I showered, I did some laundry, I made an actual dinner, I picked up the house. Suddenly the world doesn’t seem so dark, and now I’m wondering if I’m just being hormonal. Or maybe this is what peace that passes understanding feels like. Who knows? I don’t want to think about it for too long, lest something breaks and I feel like I’ve fallen into a hole again.
I finished a book tonight, Light On Snow, by Anita Shreve. My friend Dacia sent me this book in a care package ages ago, during a time when I wasn’t reading much. But now that I’m devouring fiction, it was nice to have this on hand.

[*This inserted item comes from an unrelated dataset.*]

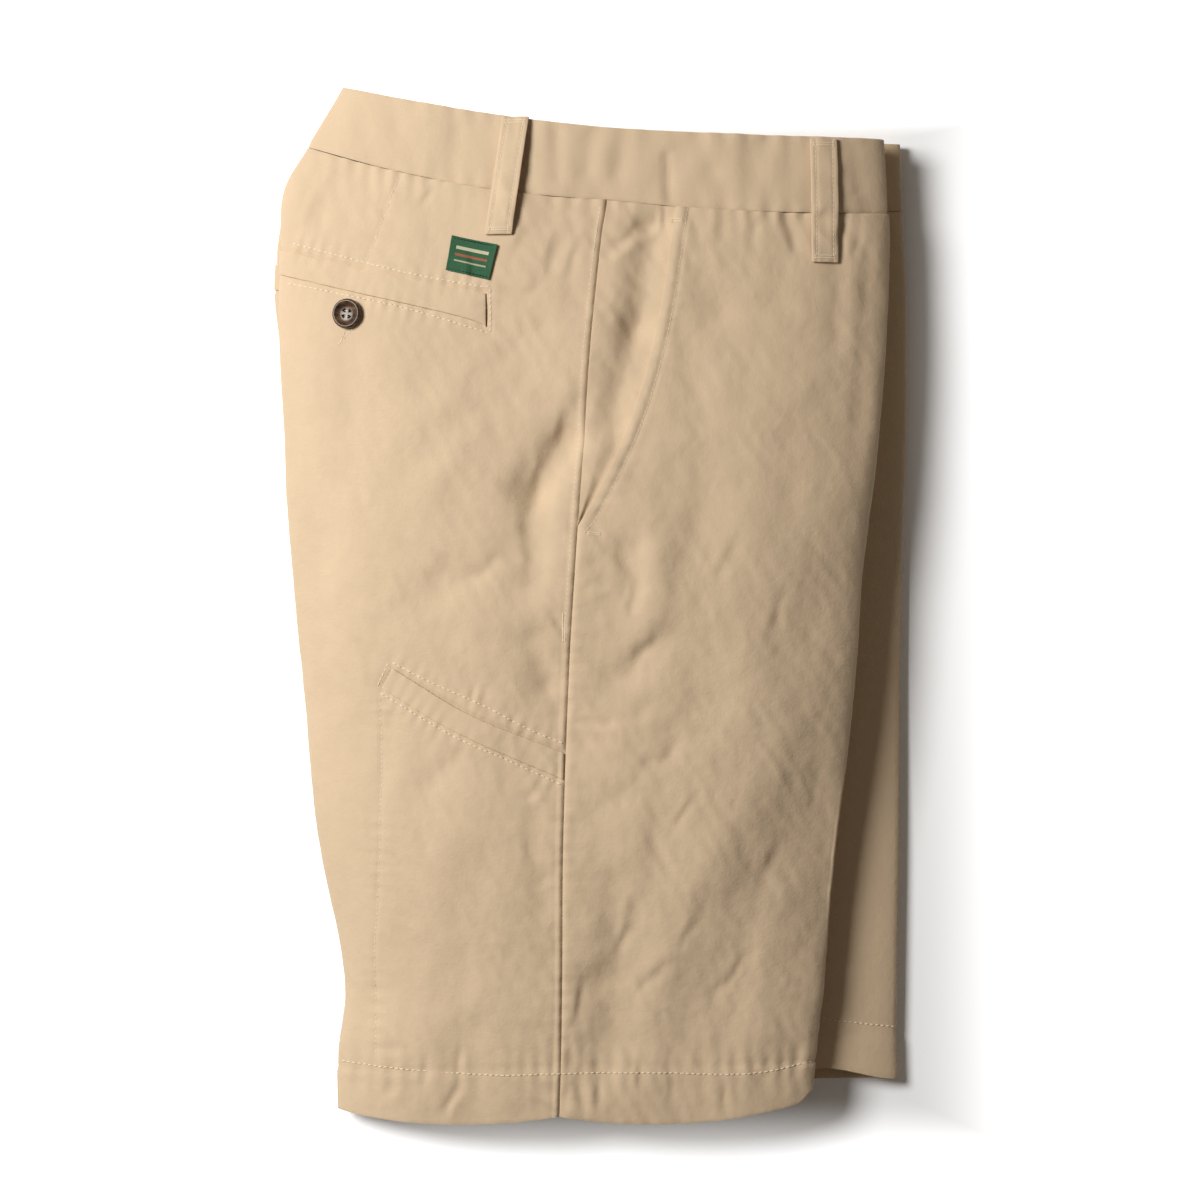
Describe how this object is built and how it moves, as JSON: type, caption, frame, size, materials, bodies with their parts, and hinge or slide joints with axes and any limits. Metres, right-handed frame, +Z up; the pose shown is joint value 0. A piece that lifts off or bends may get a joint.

This was a much easier read than The Weight of Water, also by Anita Shreve. I couldn’t finish that book – the trying to solve a murder that happened in the 1800’s thing just didn’t seem to grab me. But Light On Snow kept me engaged. It was sad, but light. I’ve read sad books that leave me feeling heavy and depressed, but this was a book about sad circumstances that always held a glimmer of hope. Or maybe it’s lighter because it’s told from the perspective of a 12-year-old girl.
Read this book now, though, in the winter – especially if you are surrounded by snow. It takes place in the New Hampshire winter, and there is nary a page without a mention of snow, ice, or some form of snow clothing. You would much rather be curled up next to a fire reading this than on the beach in July.